The textile waste issue
It is common for projects to yield excess fabric either from minimum fabric requirements of vendors or the way the cutting has to be done for specific products. In many cases, clients have no need for the leftover fabric.
Did you know?
20% of global production waste comes from the textile and apparel sectors.
According to the Secondary Materials and Recycled Textiles Association (SMART), a global organization of companies involved in the reuse and recycling of textiles and related secondary materials, the average U.S. citizen throws away 81 pounds of clothing each year. Why does this matter? 95% of textiles, even if they are worn out or torn, can be recycled – yet only 15% get donated/recycled, with 85% of used textiles ending up in landfills.

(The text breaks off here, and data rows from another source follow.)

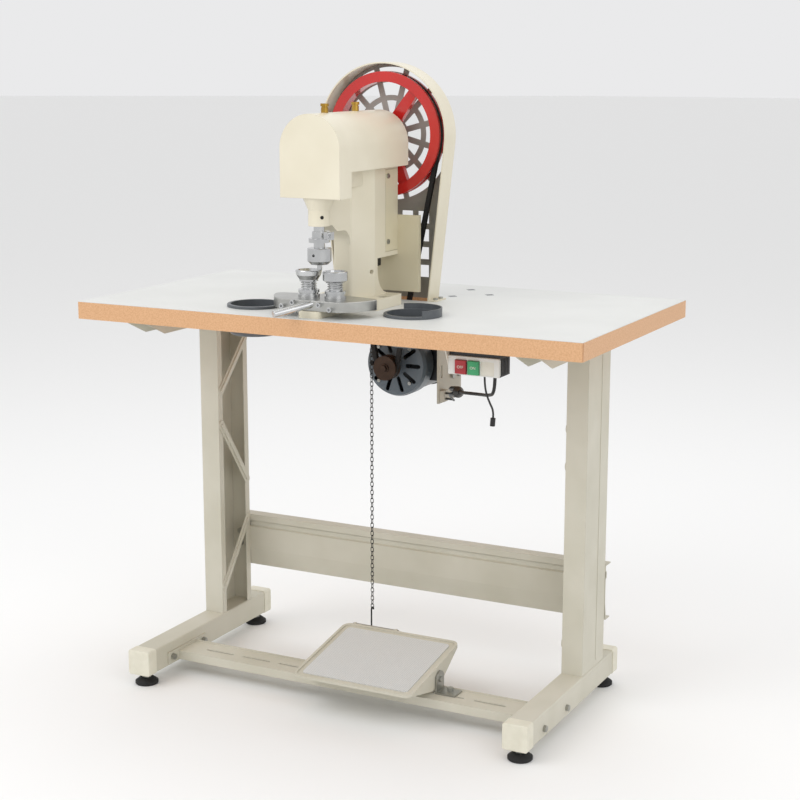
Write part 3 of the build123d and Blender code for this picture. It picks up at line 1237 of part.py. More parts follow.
# Screws of the press, its panels, the guard and the motor
with BuildPart() as press_screws:
    for bolt_x, bolt_y in base_bolt_spots:
        cap_screw((bolt_x, bolt_y, base_top - 7.0), (0, 0, -1), base_height - 7.0 + board_thickness + laminate_thickness,
                  base_bolt_radius, base_bolt_radius + 3.5, 5.0)
    for side in (-1, 1):
        for screw_z in panel_screw_zs:
            cap_screw((machine_x + side * column_half_width, panel_screw_y, screw_z), (-side, 0, 0), 12.0,
                      panel_screw_radius, panel_screw_radius + 2.0, 2.5)
    for screw_x, screw_y in guard_screw_spots:
        cap_screw((screw_x, screw_y, table_height + flange_sheet), (0, 0, -1), flange_sheet + 14.0,
                  panel_screw_radius, panel_screw_radius + 2.0, 3.0)
    for bolt_y, bolt_z in motor_bolt_spots:
        hex_bolt((plate_outer, bolt_y, bolt_z), (-1, 0, 0), plate_sheet + 12.0, motor_bolt_radius, nut=False)
press_screws.part.label = "press_screws"
export_step(press_screws.part, "parts/press_screws.step")

# Trip lever in the notch of the column, on a pin through its bracket
lever_pivot = (notch_front + 8.0, 829.0)
bracket_x = (machine_x - 10.0, machine_x + 32.0)
lever_half_sheet = 1.5
lever_pin_radius = 2.0
eye_radius = 1.6
with BuildPart() as trip_bracket:
    block(bracket_x, (notch_front, notch_front + 28.0), (lever_pivot[1] - 7.0, notch_top))
    block(around(machine_x, lever_half_sheet + 0.5), (notch_front + 0.6, notch_front + 28.0),
          (lever_pivot[1] - 7.0, notch_top), Mode.SUBTRACT)
    rod("X", lever_pivot, (bracket_x[0] + 2.0, bracket_x[1] - 4.0), lever_pin_radius)
trip_bracket.part.label = "trip_bracket"
export_step(trip_bracket.part, "parts/trip_bracket.step")

with BuildPart() as trip_lever:
    with BuildSketch(Plane.YZ.offset(machine_x)) as lever_outline:
        with Locations(lever_pivot):
            Circle(5.0)
        with Locations((chain_y, chain_eye_z)):
            Circle(3.0)
        make_hull()
        with Locations(lever_pivot):
            Circle(lever_pin_radius + running_fit, mode=Mode.SUBTRACT)
        with Locations((chain_y, chain_eye_z)):
            Circle(eye_radius, mode=Mode.SUBTRACT)
    extrude(amount=lever_half_sheet, both=True)
trip_lever.part.label = "trip_lever"
export_step(trip_lever.part, "parts/trip_lever.step")

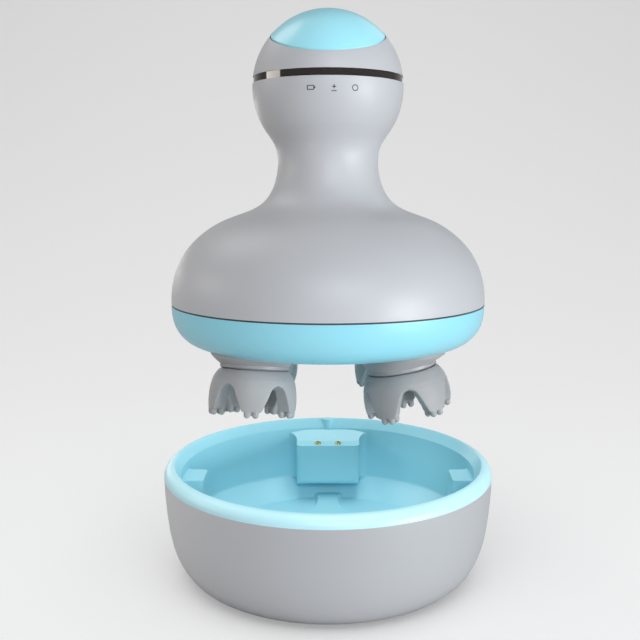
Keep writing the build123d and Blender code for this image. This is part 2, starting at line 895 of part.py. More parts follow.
with BuildPart() as gearbox_screws:
    add(rods(post_points, screw_head_radius, deck_z + snug_gap, deck_z + screw_head_height))
    add(rods(post_points, screw_radius - running_gap, upper_plate_z - screw_grip, deck_z + loose_gap))
save(gearbox_screws.part, "gearbox_screws")

with BuildPart() as base_screws:
    head_low = base_z + fit_gap
    head_high = base_z + fit_gap + screw_head_height
    add(rods(post_points, screw_head_radius, head_low, head_high))
    add(rods(post_points, screw_radius - running_gap, base_z + past, lower_plate_z + screw_grip))
save(base_screws.part, "base_screws")

with BuildPart() as sun_axle:
    add(tube(lower_plate_z + axle_floor, level_c - axle_end_gap, sun_axle_radius))
save(sun_axle.part, "sun_axle")

compound_axis = Plane((0, compound_y, 0))
with BuildPart() as compound_axle:
    add(tube(level_b - axle_end_gap, deck_z, compound_axle_radius, frame=compound_axis))
save(compound_axle.part, "compound_axle")

sun_turn = 0.0
compound_turn = meshed_turn(sun_upper_teeth, sun_turn, compound_direction, pinion_teeth)
motor_turn = meshed_turn(wheel_teeth, compound_turn, compound_direction + 180, pinion_teeth)
lap = 0.01

with BuildPart() as sun_gear:
    sun_bore = sun_axle_radius + running_gap
    add(gear(sun_teeth, sun_turn, level_a, gear_face, sun_bore))
    hub_radius = sun_axle_radius + sun_hub_wall
    add(tube(level_a + gear_face - lap, level_b + lap, hub_radius, sun_bore))
    add(gear(sun_upper_teeth, sun_turn, level_b, gear_face, sun_bore))
save(sun_gear.part, "sun_gear")

with BuildPart() as compound_gear:
    axle_at = (0, compound_y)
    bore = compound_axle_radius + running_gap
    pinion_face = gear_face + level_gap + lap
    add(gear(pinion_teeth, compound_turn, level_b, pinion_face, bore, axle_at))
    add(gear(wheel_teeth, compound_turn, level_c, wheel_face, bore, axle_at))
save(compound_gear.part, "compound_gear")

with BuildPart() as motor_pinion:
    add(gear(pinion_teeth, motor_turn, level_c, wheel_face, motor_shaft_radius + snug_gap))
save(motor_pinion.part, "motor_pinion")

with BuildPart() as motor_shaft:
    add(tube(level_c, deck_z + motor_shaft_reach, motor_shaft_radius))
save(motor_shaft.part, "motor_shaft")

with BuildPart() as motor_can:
    can_top = deck_z + motor_length
    add(tube(deck_z, can_top, motor_radius))
    add(tube(upper_plate_z + motor_boss_gap, deck_z, motor_boss_radius))
    add(tube(can_top, can_top + motor_cap_height, motor_radius - motor_cap_inset))
    add(
        tube(
            upper_plate_z,
            deck_z + motor_shaft_reach + join,
            motor_shaft_radius + running_gap,
        ),
        mode=Mode.SUBTRACT,
    )
    add(
        rods(motor_screw_points, screw_radius, deck_z - past, deck_z + motor_screw_reach + join),
        mode=Mode.SUBTRACT,
    )
save(motor_can.part, "motor_can")

with BuildPart() as motor_screws:
    head_low = upper_plate_z - small_head_height
    add(rods(motor_screw_points, small_head_radius, head_low, upper_plate_z - snug_gap))
    add(
        rods(
            motor_screw_points,
            screw_radius - running_gap,
            upper_plate_z - loose_gap,
            deck_z + motor_screw_reach,
        )
    )
save(motor_screws.part, "motor_screws")

for number, angle in enumerate(head_angles, start=1):
    at_x, at_y, _ = polar(head_ring_radius, angle)
    frame = head_frame(angle)
    upright = Plane((at_x, at_y, 0))
    gear_top = level_a + gear_face

    with BuildPart() as output_gear:
        turn = meshed_turn(sun_teeth, sun_turn, angle, output_teeth)
        bore = journal_radius + snug_gap
        add(gear(output_teeth, turn, level_a, gear_face, bore, (at_x, at_y)))
    save(output_gear.part, f"output_gear_{number}")

    # Crank: upright journal above, leaning pin below its pivot.
    with BuildPart() as crank:
        pivot_z = base_z - pivot_drop
        shoulder_low = lower_plate_z + plate_thickness + loose_gap
        add(tube(pivot_z, gear_top + join + loose_gap, journal_radius, frame=upright))
        add(tube(shoulder_low, level_a, journal_radius + shoulder_wall, frame=upright))
        add(tube(gear_top + join, deck_z - head_gap, stub_radius, frame=upright))
        add(tube(-crank_pin_length, past, crank_pin_radius, frame=frame))
        with Locations((at_x, at_y, pivot_z)):
            Sphere(journal_radius)
    save(crank.part, f"crank_{number}")

    # Skirt: a straight cuff under the gearbox and a cone down to the leaning head.
    with BuildPart() as skirt:
        cuff_low = base_z + cuff_lift
        neck = frame.offset(-skirt_neck_drop)
        with BuildSketch(Plane((at_x, at_y, cuff_low))):
            Circle(skirt_radius)
        with BuildSketch(neck):
            Circle(skirt_neck_radius)
        loft()
        with BuildSketch(Plane((at_x, at_y, cuff_low))):
            Circle(cuff_inner)
        with BuildSketch(neck):
            Circle(skirt_neck_radius - skirt_wall)
        loft(mode=Mode.SUBTRACT)
        add(tube(cuff_low, lower_plate_z - loose_gap, skirt_radius, cuff_inner, upright))
    save(skirt.part, f"skirt_{number}")

    # Rigid core that turns on the crank's pin and carries the silicone pad.
    lip_top = -collar_drop + lip_height
    with BuildPart() as head_core:
        bore = crank_pin_radius + running_gap
        bore_end = -crank_pin_length - pin_end_gap
        add(
            turned(
                [
                    (0, -core_length),
                    (core_radius, -core_length),
                    (core_radius, -collar_drop),
                    (collar_radius - lip_in, -collar_drop),
                    (collar_radius + lip_out, -collar_drop + lip_step),
                    (collar_radius + lip_out, lip_top),
                    (collar_radius - cup_in, lip_top),
                    (collar_radius - cup_in, -collar_drop + cup_depth),
                    (core_radius, -collar_drop + cup_depth),
                    (bore + bearing_wall, -bearing_drop),
                    (bore, -bearing_drop),
                    (bore, bore_end),
                    (0, bore_end),
                ],
                frame,
            )
        )
    save(head_core.part, f"head_core_{number}")

    # Silicone pad: a hollow flower cut into five fingers, each with a cluster of nubs.
    with BuildPart() as head_pad:
        pad_top = -collar_drop - running_gap
        root = core_radius + loose_gap
        root_low = -bulge_drop + hollow_rise
        with BuildSketch(section_of(frame)):
            with BuildLine():
                Line((root, pad_top), (collar_radius, pad_top))
                Spline(
                    (collar_radius, pad_top),
                    (bulge_radius - shoulder_in, -collar_drop - shoulder_drop),
                    (bulge_radius, -bulge_drop),
                    (tip_outer, -tip_drop),
                )
                Line((tip_outer, -tip_drop), (tip_inner, -tip_drop))
                Line((tip_inner, -tip_drop), (tip_inner, -bulge_drop - hollow_drop))
                Line((tip_inner, -bulge_drop - hollow_drop), (root, root_low))
                Line((root, root_low), (root, pad_top))
            make_face()
        revolve(axis=Axis(frame.origin, frame.z_dir))
        arch_foot = arch_apex + arch_half_top
        for finger in range(finger_count):
            gap = radians(head_turns[number - 1] + 90 + 360 * (finger + 0.5) / finger_count)
            outward = frame.x_dir * cos(gap) + frame.y_dir * sin(gap)
            sideways = frame.z_dir.cross(outward)
            start = frame.origin + outward * (core_radius + past)
            with BuildSketch(Plane(start, x_dir=sideways, z_dir=outward)):
                with BuildLine():
                    ThreePointArc(
                        (-arch_half_top, -arch_foot), (0, -arch_apex), (arch_half_top, -arch_foot)
                    )
                    Polyline(
                        (arch_half_top, -arch_foot),
                        (arch_half_bottom, -tip_drop - past),
                        (-arch_half_bottom, -tip_drop - past),
                        (-arch_half_top, -arch_foot),
                    )
                make_face()
            extrude(amount=2 * bulge_radius, mode=Mode.SUBTRACT)
        tip_middle = (tip_outer + tip_inner) / 2
        for finger in range(finger_count):
            middle = radians(head_turns[number - 1] + 90 + 360 * finger / finger_count)
            outward = frame.x_dir * cos(middle) + frame.y_dir * sin(middle)
            at = frame.origin + outward * tip_middle - frame.z_dir * (tip_drop - nub_root)
            with BuildSketch(Plane(at, x_dir=outward, z_dir=-frame.z_dir)):
                with GridLocations(nub_pitch, nub_pitch, 2, 2):
                    Circle(nub_radius)
            extrude(amount=nub_length + nub_root)
    save(head_pad.part, f"head_pad_{number}")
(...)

With that said, biodegradable fabrics like cotton and linen usually decompose within a few weeks to a couple of months, but synthetic fabrics like nylon, spandex, and polyester can take up to 200 years to decompose.
What we are doing to help
At Stitchroom, we've developed a process to maximize use of leftover fabric. Clients can choose to either save their leftover fabric from their project or they can donate it to us to upcycle. We start by sorting the scraps by size. Typically, pillows are sewn from the larger scraps. We also use these larger scraps to reupholster vintage furniture we have sourced that has been damaged. The smaller scraps are utilized for other creative projects such as quilting or fabric art, eliminating fabric waste almost entirely.